With Fed officials keen to see through temporary volatile price components given the many ‘false positives’ over the past year, I interpreted the Fed’s recent desire of evidence of sustained inflation progress over “months, and more likely quarters” as six-month average trimmed PCE inflation rates moving back to where they were back in December, 2.5% or less. And currently, the PCE data does not signal such sustained evidence of inflation progress.
A policy rate cut therefore will not happen at the FOMC meeting this week. It makes sense for Fed officials to further gauge the inflation data that’ll be released between the July and September FOMC meetings, while the labor market is likely rebalancing and not deteriorating. It is conceivable that this will provide enough evidence of sustained inflation progress that we’ll get a rate cut at the September FOMC meeting. I consider this the likely outcome but given the still stubbornly elevated underlying inflation trend that became apparent in last Friday’s June Personal Income & Outlays report there’s a notable tail risk that the Fed will also stand pat at its September meeting.
On the other hand, the Fed has clearly also become more sensitive to the risk that restrictive real rates could lead to labor market cooling morphing into a labor market deterioration. Hence the recently more explicit signaling from Fed officials like Governor Waller that we are closing on the start of rate cuts. I therefore expect the following sentence in the post-July FOMC meeting statement to be revised approximately like this:
“The Committee does not expect it will be appropriate to reduce the target range until it has gained greater confidence once incoming data confirm that inflation is moving sustainably toward 2 percent.”

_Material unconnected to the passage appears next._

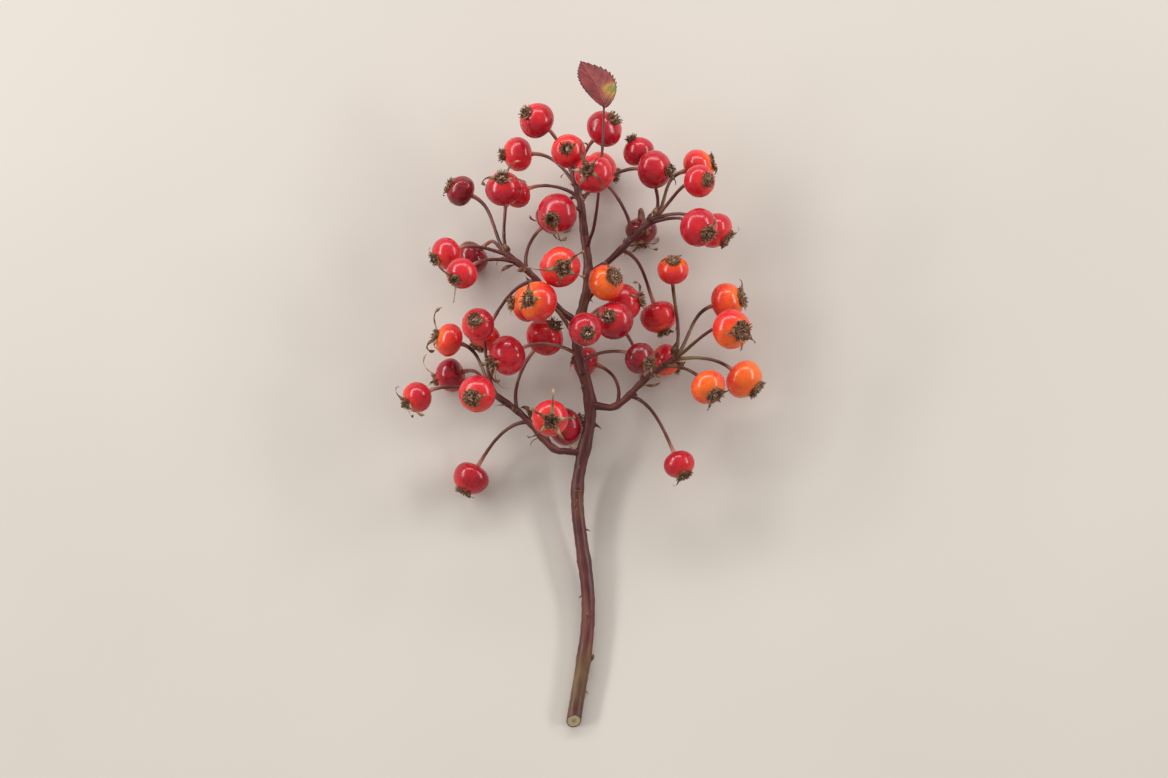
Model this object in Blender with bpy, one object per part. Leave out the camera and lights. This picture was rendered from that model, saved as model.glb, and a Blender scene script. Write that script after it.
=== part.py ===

This more positive rewording clearly signals the moment of policy easing is nearer without explicitly committing that it will definitely happen at the next meeting. Nominal rate repricing based on the expectational effect of such rewording likely will cause the perceived real policy stance to recede further, as it did earlier this month.
However, given the slow progress in especially the recent PCE inflation data I do not expect the sentence “Inflation has eased over the past year but remains elevated.” to change in the post-meeting statement.
Labor market cooling probably means that dialing down the Fed’s policy restrictiveness is appropriate. But the likely bumpy road towards inflation progress (especially for PCE data), still elevated “Main Street” inflation expectations and strong consumption spending driving above-trend economic growth means that rate cuts that are forthcoming in the near-term will aim for a “less restrictive stance” rather than “a timely return to neutral”. As such I expect 1-to-2 rate cuts this year.
To recap, Wednesday I expect to see and get evidence of:
No change in the Fed funds target range.
A more positive rewording in the post-meeting statement that policy easing is appropriate at some point in the near future. But I do not expect “elevated inflation” to disappear from the statement just yet.
A likely, but not entirely certain, rate cut at the September FOMC meeting and 1-to-2 rate cuts in total for 2024.